§ **Stated task**: Repeat exactly, and only, the lines from the one that contains "return nodes" through the one that contains "cad_parts[node].hide_render = cad_parts[node].hide_viewport", both ends included.

§ **Data section**:
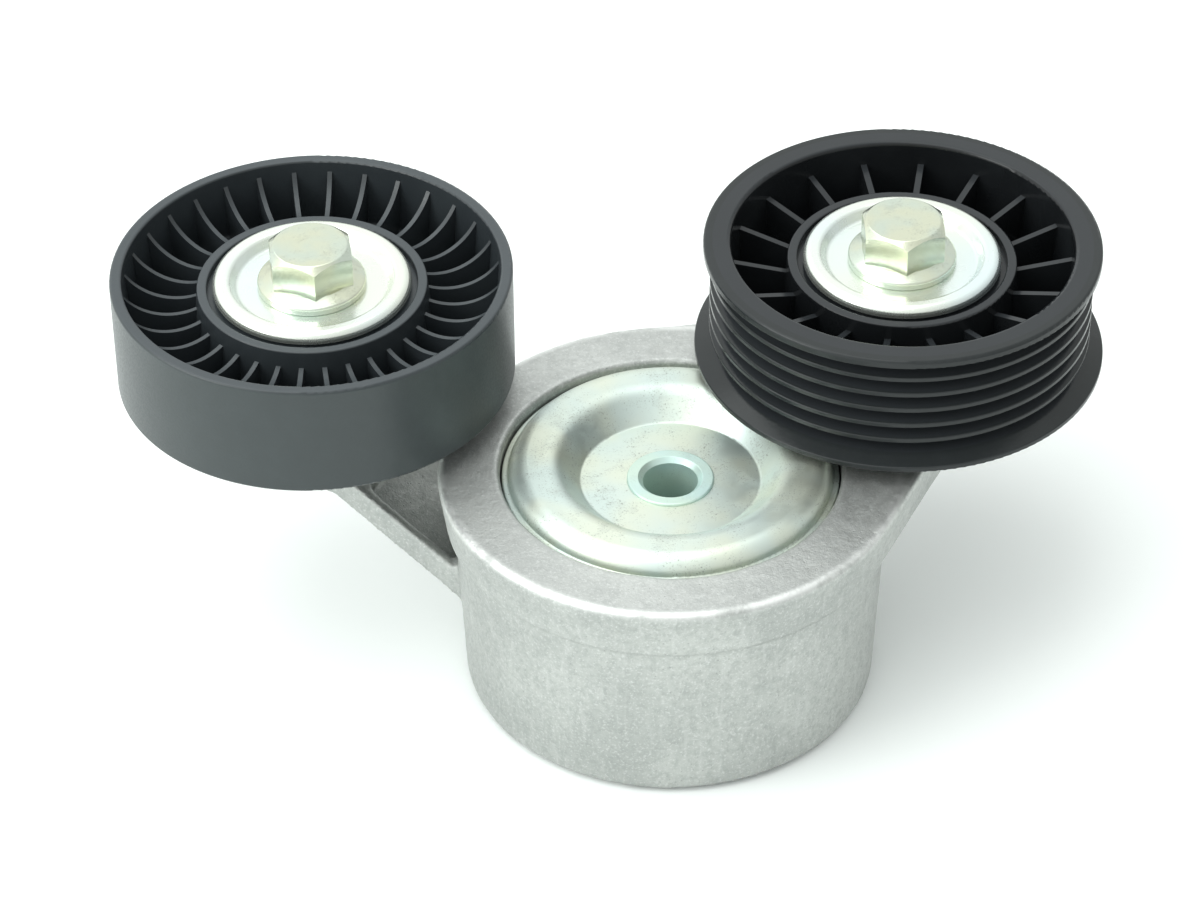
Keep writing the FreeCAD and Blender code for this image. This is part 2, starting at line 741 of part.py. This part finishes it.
def ball_cage():
    """Crown cage, closed on one side of the balls."""
    back = ball_r + running_gap + cage_back
    ring = tube(pitch_r + cage_wall / 2, pitch_r - cage_wall / 2, -ball_r / 2, back)
    pocket = Part.makeSphere(ball_r + running_gap, FreeCAD.Vector(pitch_r, 0, 0))
    return ring.cut(polar(pocket, ball_count, 0))


def bearing_sleeve():
    """Spacer that brings the bearing's bore down to the bolt."""
    return tube(bearing_bore_r - press_gap, sleeve_bore_r, -half_bearing, half_bearing)


def dust_shield():
    """Pressed shield lying on the inner ring, with a raised rolled rim."""
    low = half_bearing
    top = low + shield_sheet
    rim_r = shield_r - shield_rim_width
    return turned([
        (sleeve_bore_r, low, 0),
        (shield_floor_r + shield_bend_shift, low, shield_inner_round),
        (rim_r + shield_bend_shift, low + shield_rise, shield_inner_round),
        (shield_r - shield_sheet, low + shield_rise, shield_inner_round),
        (shield_r - shield_sheet, low + shield_skirt, 0),
        (shield_r, low + shield_skirt, shield_lip_round),
        (shield_r, top + shield_rise, shield_edge_round),
        (rim_r, top + shield_rise, shield_rim_round),
        (shield_floor_r, top, shield_floor_round),
        (sleeve_bore_r, top, 0),
    ])


def flange_bolt(turn):
    """Hexagon flange bolt, clamping both shields, the sleeve and the inner ring to the arm."""
    seat = half_bearing + shield_sheet
    top = seat + bolt_head_height
    corner_r = bolt_across_flats / 2 / math.cos(math.radians(30))
    cone_top = seat + bolt_flange_edge + bolt_flange_cone
    flange = turned([
        (0, seat, 0),
        (bolt_flange_r, seat, bolt_seat_round),
        (bolt_flange_r, seat + bolt_flange_edge, bolt_flange_round),
        (bolt_cone_share * corner_r, cone_top, bolt_neck_round),
        (0, cone_top, 0),
    ])
    points = []
    for i in range(7):
        angle = math.radians(60 * i + turn - 90)
        points.append(FreeCAD.Vector(corner_r * math.cos(angle), corner_r * math.sin(angle), seat))
    hexagon = Part.Face(Part.makePolygon(points)).extrude(FreeCAD.Vector(0, 0, bolt_head_height))
    dome = turned([
        (0, seat, 0),
        (corner_r + 1, seat, 0),
        (corner_r + 1, top - bolt_chamfer, 0),
        (bolt_across_flats / 2 - bolt_crown, top, bolt_crown),
        (0, top, 0),
    ])
    shank = turned([
        (0, seat - bolt_length, 0),
        (bolt_r - bolt_tip, seat - bolt_length, 0),
        (bolt_r, seat - bolt_length + bolt_tip, 0),
        (bolt_r, seat + 1, 0),
        (0, seat + 1, 0),
    ])
    return flange.fuse([hexagon.common(dome), shank]).removeSplitter()


def roller(name, axis, pulley, turn):
    """Every piece of one pulley station, moved to its axis at the belt plane."""
    pieces = {
        "pulley": pulley,
        "outer_race": outer_race(),
        "front_seal": bearing_seal(),
        "rear_seal": mirrored(bearing_seal()),
        "bearing_balls": bearing_balls(),
        "ball_cage": ball_cage(),
        "inner_race": inner_race(),
        "bearing_sleeve": bearing_sleeve(),
        "front_dust_shield": dust_shield(),
        "rear_dust_shield": mirrored(dust_shield()),
        "flange_bolt": flange_bolt(turn),
    }
    spot = FreeCAD.Vector(axis[0], axis[1], belt_plane)
    return {name + "_" + key: shape.translate(spot) for key, shape in pieces.items()}


def build():
    """All pieces by node name."""
    nodes = {
        "arm_housing": arm_housing(),
        "base_plate": base_plate(),
        "pivot_tube": pivot_tube(),
        "front_cap": front_cap(),
        "upper_friction_washer": upper_washer(),
        "lower_thrust_washer": lower_washer(),
        "pivot_bushing": pivot_bushing(),
        "damping_ring": damping_ring(),
        "torsion_spring": torsion_spring(),
    }
    nodes.update(roller("smooth", smooth_axis, smooth_pulley(), smooth_bolt_turn))
    nodes.update(roller("ribbed", ribbed_axis, ribbed_pulley(), ribbed_bolt_turn))
    return nodes


os.makedirs("parts", exist_ok=True)
for node, shape in build().items():
    print(node, len(shape.Solids), shape.isValid(), round(shape.Volume, 1))
    shape.exportStep(os.path.join("parts", node + ".step"))
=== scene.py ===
import json
import math

import bpy
from mathutils import Matrix, Vector, noise


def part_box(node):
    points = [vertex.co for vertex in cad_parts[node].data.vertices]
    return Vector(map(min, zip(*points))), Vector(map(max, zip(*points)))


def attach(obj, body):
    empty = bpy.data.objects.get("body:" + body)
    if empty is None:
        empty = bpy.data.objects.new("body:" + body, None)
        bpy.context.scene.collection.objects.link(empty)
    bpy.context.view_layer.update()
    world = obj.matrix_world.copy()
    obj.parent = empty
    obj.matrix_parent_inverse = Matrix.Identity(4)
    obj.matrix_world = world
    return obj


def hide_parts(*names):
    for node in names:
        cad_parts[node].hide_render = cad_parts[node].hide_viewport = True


# The looks of a dual-arm belt tensioner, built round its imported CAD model. Metres.
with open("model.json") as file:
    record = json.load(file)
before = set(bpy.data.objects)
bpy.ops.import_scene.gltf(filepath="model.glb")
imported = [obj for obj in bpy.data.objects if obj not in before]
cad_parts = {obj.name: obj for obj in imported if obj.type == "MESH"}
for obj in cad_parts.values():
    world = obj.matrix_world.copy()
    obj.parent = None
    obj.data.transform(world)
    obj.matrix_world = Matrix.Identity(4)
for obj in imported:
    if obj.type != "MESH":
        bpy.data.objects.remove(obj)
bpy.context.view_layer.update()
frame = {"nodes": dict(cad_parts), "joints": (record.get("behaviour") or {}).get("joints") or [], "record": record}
nodes = frame["nodes"]
MM = 0.001

joint_at = {j["name"]: Vector(j["pos_m"]) for j in frame["joints"]}
smooth_axis = joint_at["smooth_pulley_spin"]
ribbed_axis = joint_at["ribbed_pulley_spin"]
ring_r = -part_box("arm_housing")[0].y
ring_top = 47.3 * MM    # the ring's flat top, above the mounting face

# ---------------------------------------------------------------- settings
CAMERA_AIM = Vector((-13.2, 13.7, 40.0)) * MM
CAMERA_DISTANCE = 0.8164
CAMERA_ELEVATION = math.radians(38.68)
CAMERA_ROLL = math.radians(-0.4)
CAMERA_LENS = 128.16
CAMERA_SENSOR = 36.0
FLOOR_HALF = 6.0
SKY_BASE = 0.52
SKY = [
    # direction it comes from, share added there, how tight it is
    ((-0.9, -0.3, 0.35), 0.80, 2.5),
    ((0.0, 0.75, 0.65), 0.55, 3.0),
    ((0.1, -1.0, 0.3), 0.22, 2.0),
]
SKY_TINT = (0.965, 1.0, 0.985)
LIGHTS = [
    # name, place, size, power
    ("overhead", (-0.35, 0.10, 1.3), (1.4, 1.1), 6.0),
    ("left_window", (-1.3, -0.5, 0.9), (1.0, 0.8), 10.0),
]
LIGHT_TINT = (0.97, 1.0, 0.985)

TRACK_R = 38.0 * MM         # the smooth pulley's turned track
GROOVE_FLANK_R = 36.2 * MM  # ridges and flanges of the ribbed pulley lie outside this and get a painted highlight

VOXEL = 0.55 * MM           # remesh of the casting
SMOOTH_STEPS = 5
SWELL_BROAD = 0.07 * MM     # height of the casting's broad swells
SWELL_FINE = 0.035 * MM     # and of its fine ones
SWELL_INSET = 0.06 * MM     # how far the whole skin is drawn in to make room for them
BROAD_SCALE = 110           # swells per metre
FINE_SCALE = 420


# ---------------------------------------------------------------- camera, lights and floor
def studio():
    """Camera, soft lights and a pale floor."""
    camera_data = bpy.data.cameras.new("camera")
    camera_data.sensor_width = CAMERA_SENSOR
    camera_data.lens = CAMERA_LENS
    camera_data.clip_end = 20.0
    camera = bpy.data.objects.new("camera", camera_data)
    backwards = Vector((0, -math.cos(CAMERA_ELEVATION), math.sin(CAMERA_ELEVATION)))
    place = Matrix.Translation(CAMERA_AIM + backwards * CAMERA_DISTANCE)
    tilt = Matrix.Rotation(math.pi / 2 - CAMERA_ELEVATION, 4, "X")
    roll = Matrix.Rotation(CAMERA_ROLL, 4, "Z")
    camera.matrix_world = place @ tilt @ roll
    bpy.context.scene.collection.objects.link(camera)
    bpy.context.scene.camera = camera
    bpy.context.scene.world = white_room()
    for name, spot, size, power in LIGHTS:
        data = bpy.data.lights.new(name, "AREA")
        data.shape = "RECTANGLE"
        data.size, data.size_y = size
        data.energy = power
        data.color = LIGHT_TINT
        light = bpy.data.objects.new(name, data)
        light.location = spot
        light.rotation_euler = (Vector(spot) - CAMERA_AIM).to_track_quat("Z", "Y").to_euler()
        bpy.context.scene.collection.objects.link(light)

    mesh = bpy.data.meshes.new("floor")
    half = FLOOR_HALF
    mesh.from_pydata([(-half, -half, 0), (half, -half, 0), (half, half, 0), (-half, half, 0)], [],
                     [(0, 1, 2, 3)])
    floor = bpy.data.objects.new("floor", mesh)
    bpy.context.scene.collection.objects.link(floor)
    paper = bpy.data.materials.new("white_paper")
    paper.use_nodes = True
    shader = paper.node_tree.nodes["Principled BSDF"]
    shader.inputs["Base Color"].default_value = (0.95, 0.975, 0.965, 1)
    shader.inputs["Roughness"].default_value = 0.8
    shader.inputs["Specular IOR Level"].default_value = 0.2
    mesh.materials.append(paper)
    bpy.context.scene.view_settings.view_transform = "Standard"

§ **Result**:
    return nodes


os.makedirs("parts", exist_ok=True)
for node, shape in build().items():
    print(node, len(shape.Solids), shape.isValid(), round(shape.Volume, 1))
    shape.exportStep(os.path.join("parts", node + ".step"))
=== scene.py ===
import json
import math

import bpy
from mathutils import Matrix, Vector, noise


def part_box(node):
    points = [vertex.co for vertex in cad_parts[node].data.vertices]
    return Vector(map(min, zip(*points))), Vector(map(max, zip(*points)))


def attach(obj, body):
    empty = bpy.data.objects.get("body:" + body)
    if empty is None:
        empty = bpy.data.objects.new("body:" + body, None)
        bpy.context.scene.collection.objects.link(empty)
    bpy.context.view_layer.update()
    world = obj.matrix_world.copy()
    obj.parent = empty
    obj.matrix_parent_inverse = Matrix.Identity(4)
    obj.matrix_world = world
    return obj


def hide_parts(*names):
    for node in names:
        cad_parts[node].hide_render = cad_parts[node].hide_viewport = True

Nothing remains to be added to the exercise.